Similarly, rather than convening 10 employees for a “thin” conference call that results in undesired multitasking or tuning out, run what I call “thick" days at work that bring together two employees for a full day each month.
4. Host small, intimate gatherings.
Against the backdrop of hyperconnectivity, companies have a growing need for authentic human-to-human encounters where knowledge and vulnerability can break bread. Use a format like the 15 Toasts dinner series (created by Thrive Labs founder Priya Parker and I in collaboration with the World Economic Forum) to bring together strangers to toast a specific topic. Or try a Wok+Wine-like event, when the food leaves participants no choice but to genuinely connect with one another.
At a time when consistency is the default, transparency the norm and predictability the Holy Grail, romantic experiences such as these are an object of desire. Automation, big data and the "quantified" self movement are all but engineering the romance out of work lives. Sensors and tracking technologies that monitor people's performance (and increasingly also emotional states) threaten to engineer the romance out of work lives.
This new “digital Taylorism” threatens to deskill and dehumanize workers, and there's a real risk that companies are turning their employees into mere data points that are constantly monitored for optimal performance -- and increasingly happiness and well being -- while being starved of unexpected moments.
Indeed, the best experiences can’t be optimized, and people must instead create spaces for our elusive “unquantified selves.”

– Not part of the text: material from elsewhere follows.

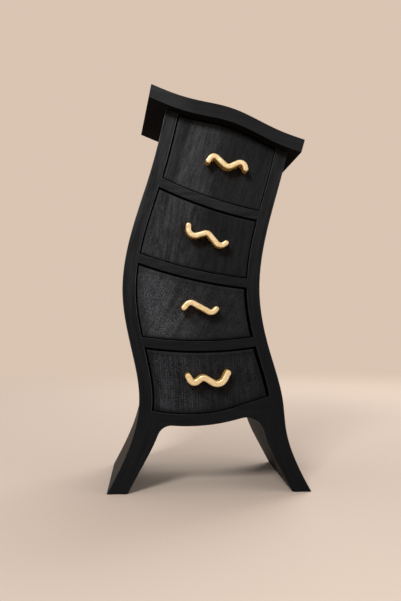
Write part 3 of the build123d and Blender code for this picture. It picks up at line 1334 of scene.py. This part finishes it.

In their most alluring form, companies are like cities -- nonlinear, serendipitous and intimate. They are places where people can be strangers and meet strangers, where employees can be comfortably uncomfortable, firm in the saddle but always on the edge of their seats.
Celebrate business as the ultimate romantic adventure. Create cultures that prompt employees to rise in the morning because they can’t wait to see what’s going to happen next.